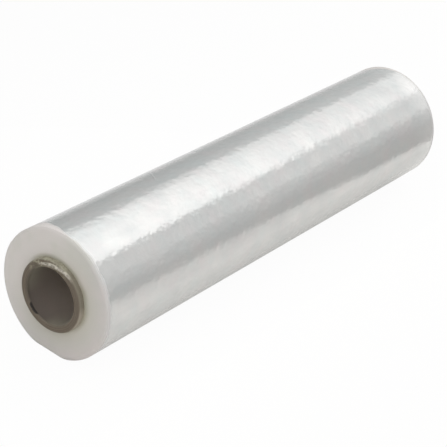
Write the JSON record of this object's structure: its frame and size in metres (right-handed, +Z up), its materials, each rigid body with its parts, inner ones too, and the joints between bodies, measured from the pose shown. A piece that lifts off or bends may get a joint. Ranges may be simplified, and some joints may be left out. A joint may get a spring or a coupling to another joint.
{
  "type": "roll of shrink film",
  "caption": "Clear plastic shrink film wound tight on a cardboard core that stands out a little at both ends, lying on its side on a small flat.",
  "frame": {"origin": "centre of the underside: midway along the roll, straight below its axis, on the surface that it lies on", "axes": "+X along the roll's axis, from the end nearer to the camera towards the far one; +Z up; +Y towards the back, where the film's free end lies"},
  "size_m": [0.511, 0.115, 0.1137],
  "materials": {
    "film": "many turns of clear glossy film, milky silver-white where they lie on each other",
    "cardboard": "matte grey-brown cardboard, spiral wound, with cut plies on its rims"
  },
  "bodies": {
    "root": {"film_roll": "film", "core": "cardboard"}
  },
  "joints": []
}
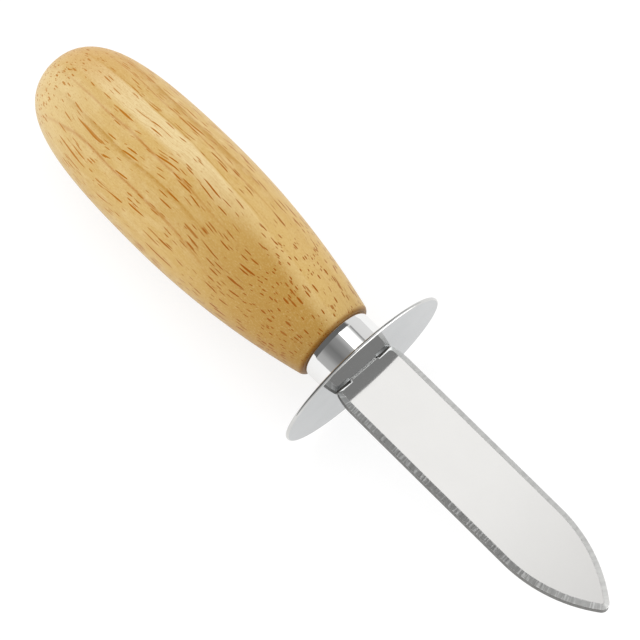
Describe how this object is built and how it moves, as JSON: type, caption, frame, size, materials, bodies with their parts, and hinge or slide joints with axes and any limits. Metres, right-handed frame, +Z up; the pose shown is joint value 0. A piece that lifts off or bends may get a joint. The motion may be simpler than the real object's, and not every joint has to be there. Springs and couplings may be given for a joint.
{
  "type": "oyster knife",
  "caption": "Short fixed-blade oyster knife: blunt pointed steel blade bevelled on both sides, oval guard, polished ferrule and a turned wooden handle.",
  "frame": {"origin": "on the table plane, under the middle of the knife's length, as it lies on the belly of the handle and the lower rim of the guard", "axes": "+X along the knife towards the tip of the blade, +Z up, square to the flat of the blade, +Y across the width of the blade"},
  "size_m": [0.1603, 0.042, 0.0292],
  "materials": {
    "handle_wood": "satin clear lacquer on pale golden hardwood",
    "ferrule_steel": "polished stainless steel",
    "guard_steel": "polished stainless steel",
    "blade_steel": "polished flats, cross-ground bevels",
    "tang_epoxy": "cured epoxy, dull"
  },
  "bodies": {
    "root": {"handle": "handle_wood", "ferrule": "ferrule_steel", "guard": "guard_steel", "blade": "blade_steel", "tang_bond": "tang_epoxy"}
  },
  "joints": []
}
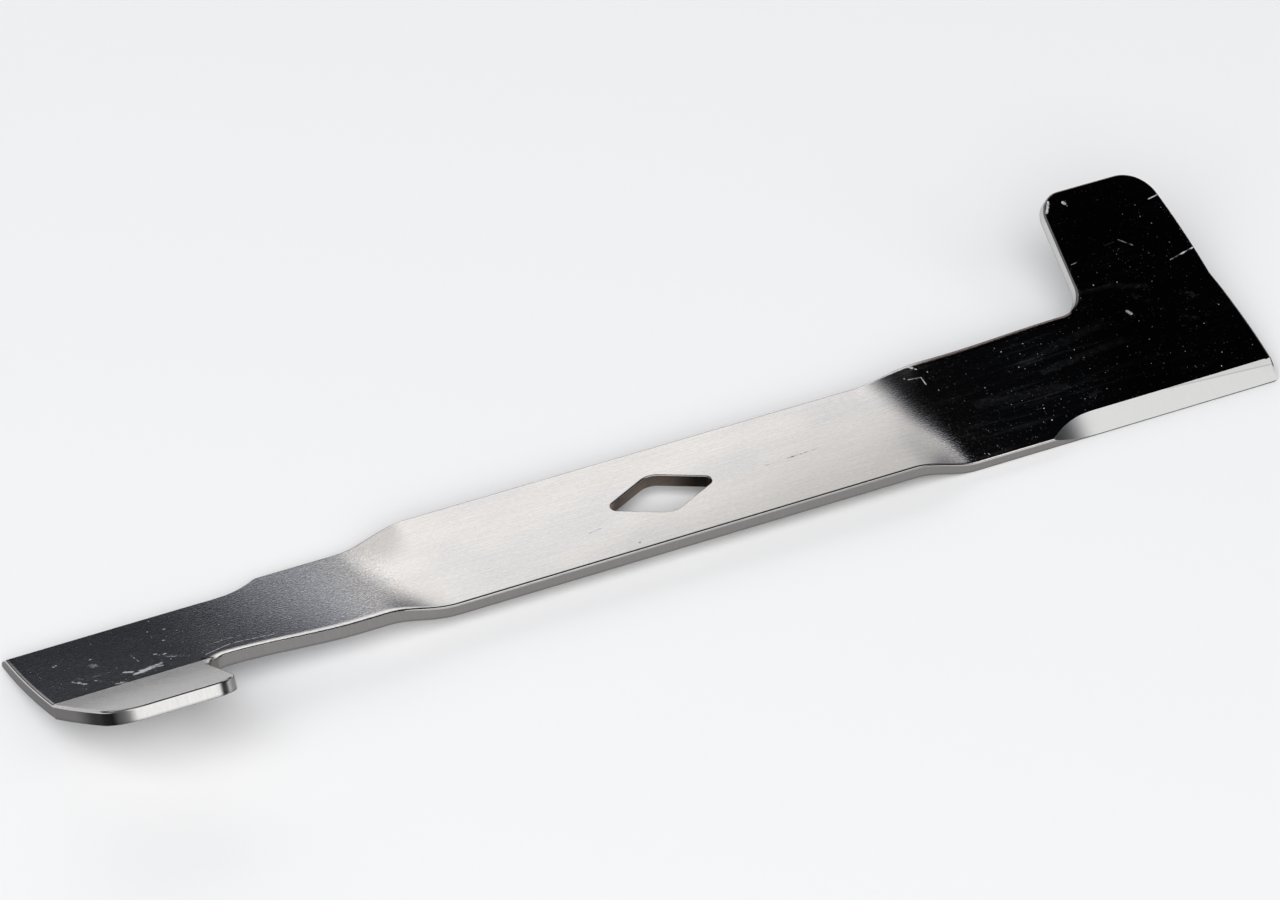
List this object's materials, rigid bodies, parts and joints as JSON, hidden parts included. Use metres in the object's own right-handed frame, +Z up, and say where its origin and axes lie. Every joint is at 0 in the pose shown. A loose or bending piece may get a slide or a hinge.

(Task):
Write out every entry again, keeping each line exactly the same.

(Solution):
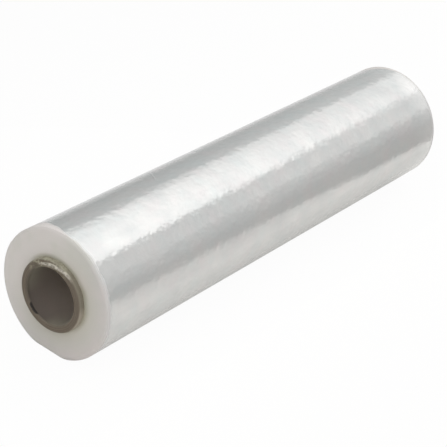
Write the JSON record of this object's structure: its frame and size in metres (right-handed, +Z up), its materials, each rigid body with its parts, inner ones too, and the joints between bodies, measured from the pose shown. A piece that lifts off or bends may get a joint. Ranges may be simplified, and some joints may be left out. A joint may get a spring or a coupling to another joint.
{
  "type": "roll of shrink film",
  "caption": "Clear plastic shrink film wound tight on a cardboard core that stands out a little at both ends, lying on its side on a small flat.",
  "frame": {"origin": "centre of the underside: midway along the roll, straight below its axis, on the surface that it lies on", "axes": "+X along the roll's axis, from the end nearer to the camera towards the far one; +Z up; +Y towards the back, where the film's free end lies"},
  "size_m": [0.511, 0.115, 0.1137],
  "materials": {
    "film": "many turns of clear glossy film, milky silver-white where they lie on each other",
    "cardboard": "matte grey-brown cardboard, spiral wound, with cut plies on its rims"
  },
  "bodies": {
    "root": {"film_roll": "film", "core": "cardboard"}
  },
  "joints": []
}
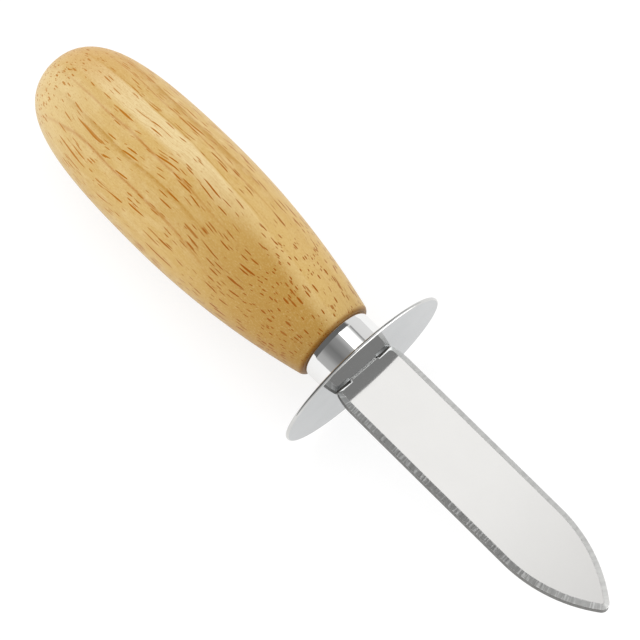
Describe how this object is built and how it moves, as JSON: type, caption, frame, size, materials, bodies with their parts, and hinge or slide joints with axes and any limits. Metres, right-handed frame, +Z up; the pose shown is joint value 0. A piece that lifts off or bends may get a joint. The motion may be simpler than the real object's, and not every joint has to be there. Springs and couplings may be given for a joint.
{
  "type": "oyster knife",
  "caption": "Short fixed-blade oyster knife: blunt pointed steel blade bevelled on both sides, oval guard, polished ferrule and a turned wooden handle.",
  "frame": {"origin": "on the table plane, under the middle of the knife's length, as it lies on the belly of the handle and the lower rim of the guard", "axes": "+X along the knife towards the tip of the blade, +Z up, square to the flat of the blade, +Y across the width of the blade"},
  "size_m": [0.1603, 0.042, 0.0292],
  "materials": {
    "handle_wood": "satin clear lacquer on pale golden hardwood",
    "ferrule_steel": "polished stainless steel",
    "guard_steel": "polished stainless steel",
    "blade_steel": "polished flats, cross-ground bevels",
    "tang_epoxy": "cured epoxy, dull"
  },
  "bodies": {
    "root": {"handle": "handle_wood", "ferrule": "ferrule_steel", "guard": "guard_steel", "blade": "blade_steel", "tang_bond": "tang_epoxy"}
  },
  "joints": []
}
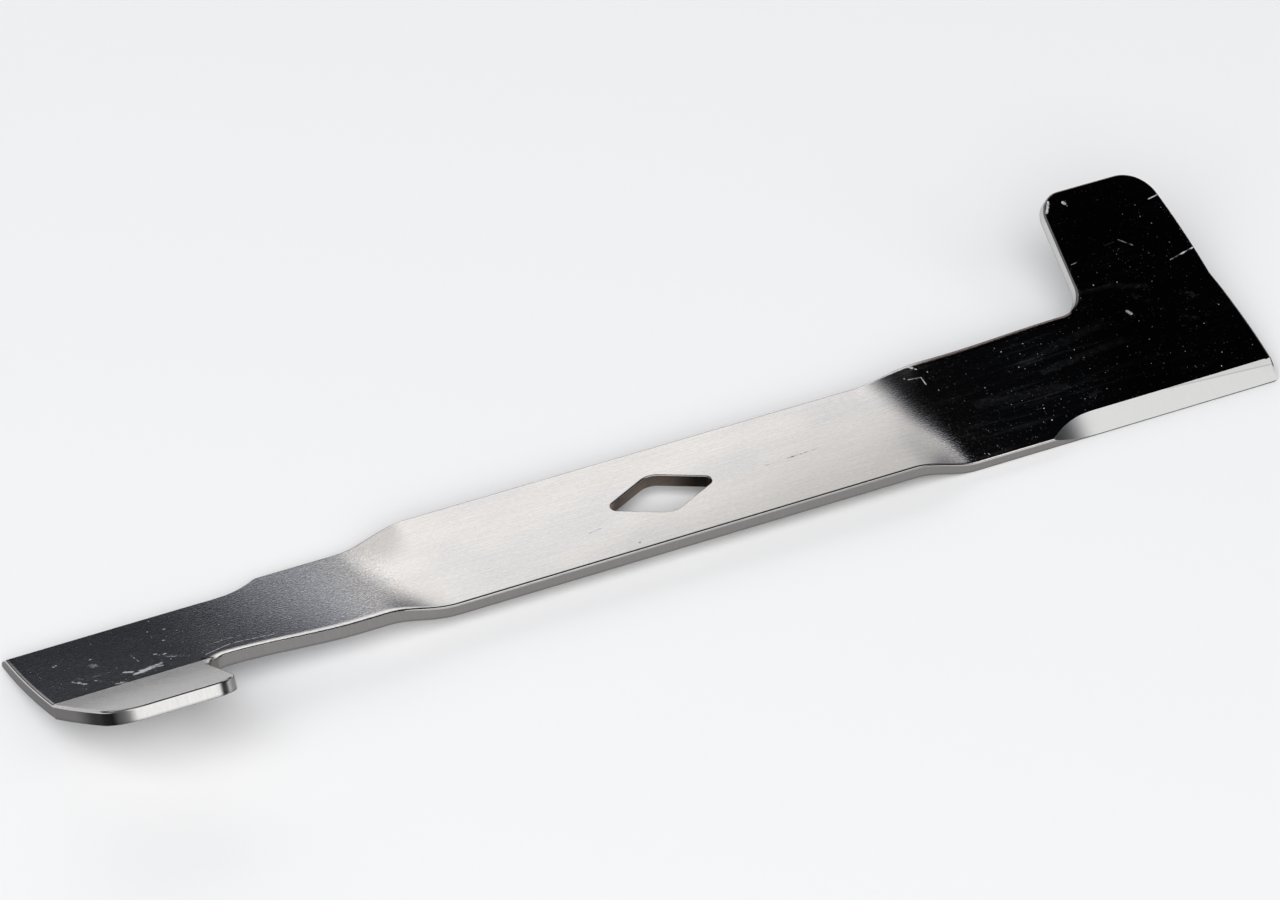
List this object's materials, rigid bodies, parts and joints as JSON, hidden parts included. Use metres in the object's own right-handed frame, +Z up, and say where its origin and axes lie. Every joint is at 0 in the pose shown. A loose or bending piece may get a slide or a hinge.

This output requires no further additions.